Future Directions of AutoML
The field of AutoML is rapidly evolving, with ongoing research and development aimed at addressing current limitations and expanding its capabilities. Some promising future directions include:
- Meta-Learning: Meta-learning involves learning from past experiences to improve the efficiency and effectiveness of AutoML processes. By leveraging knowledge from previous tasks, AutoML systems can make more informed decisions and reduce the search space.
- Neural Architecture Search (NAS): NAS automates the design of neural network architectures, optimizing both the architecture and hyperparameters simultaneously. This can lead to the discovery of novel and highly effective network structures.
- Explainable AutoML: Enhancing the interpretability of AutoML models is a critical area of research.

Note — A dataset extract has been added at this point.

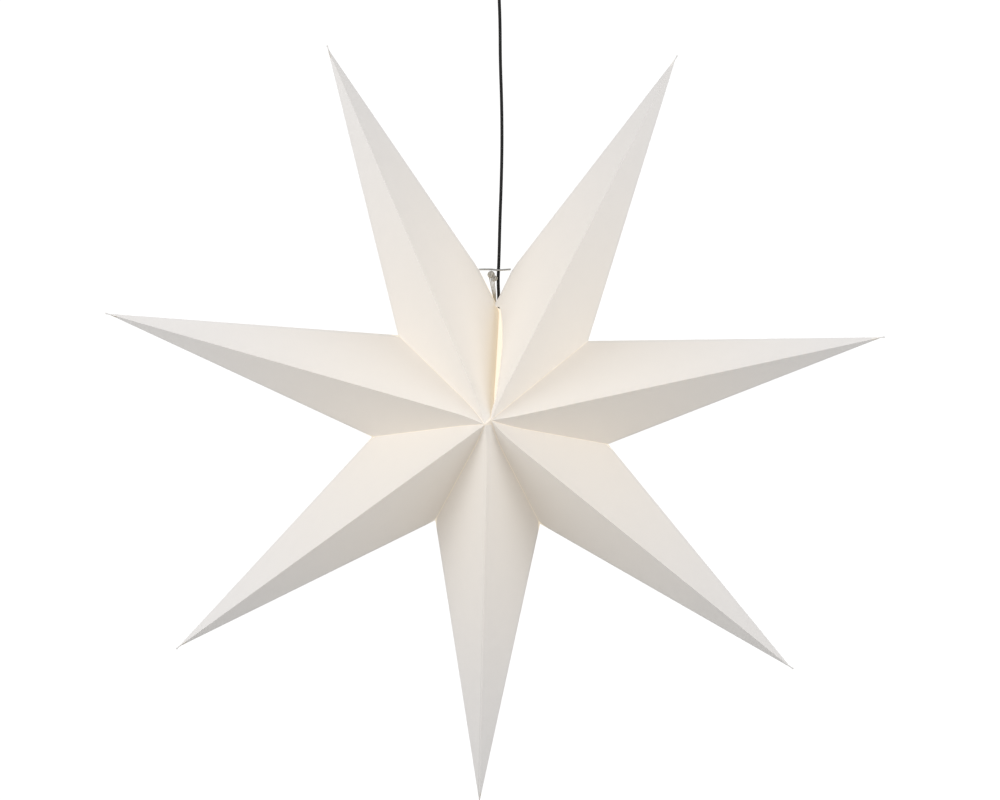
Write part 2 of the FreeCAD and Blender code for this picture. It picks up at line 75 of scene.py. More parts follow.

Developing methods to explain the decisions made by AutoML systems will build trust and enable their use in sensitive applications.
- Continual Learning: AutoML systems that can learn continuously from new data without forgetting previously learned information will be more adaptable and effective in dynamic environments.
- Integration with Edge Computing: As edge computing becomes more prevalent, AutoML tools that can operate efficiently on edge devices will be crucial for deploying ML models in real-time applications.
Conclusion
AutoML represents a significant advancement in the field of machine learning, offering the promise of democratizing access to powerful ML tools and accelerating the development process. By automating complex and repetitive tasks, AutoML enables both experts and non-experts to build high-quality models efficiently and effectively. However, addressing the challenges and limitations of AutoML remains crucial for its continued success and adoption. As research and development in this field progress, AutoML is poised to play an increasingly important role in the future of machine learning, driving innovation and expanding the reach of ML applications across various industries.
Frequently Asked Questions (FAQs) about AutoML
FAQs related to AutoML are:
Q1: What does AutoML stand for?
AutoML stands for Automated Machine Learning.
Q2: What is AutoML?
AutoML is the process of automating the end-to-end process of applying machine learning to real-world problems, including tasks like data preprocessing, feature engineering, model selection, hyperparameter tuning, and model evaluation.
Q3: How does AutoML automate the machine learning process?
AutoML automates various steps in the ML pipeline through algorithms and frameworks that systematically handle data preprocessing, feature selection, model selection, hyperparameter tuning, and model evaluation without requiring extensive human intervention.
Q4: What techniques are commonly used in AutoML for hyperparameter tuning?
Common techniques include grid search, random search, Bayesian optimization, and evolutionary algorithms.
Q5: How does AutoML benefit non-experts?
AutoML makes machine learning accessible to non-experts by automating complex tasks, allowing individuals without deep ML knowledge to develop and deploy models effectively.
Q6: What are the efficiency benefits of using AutoML?
AutoML significantly speeds up the model development process by automating repetitive and time-consuming tasks, enabling data scientists to focus on more strategic aspects of their work.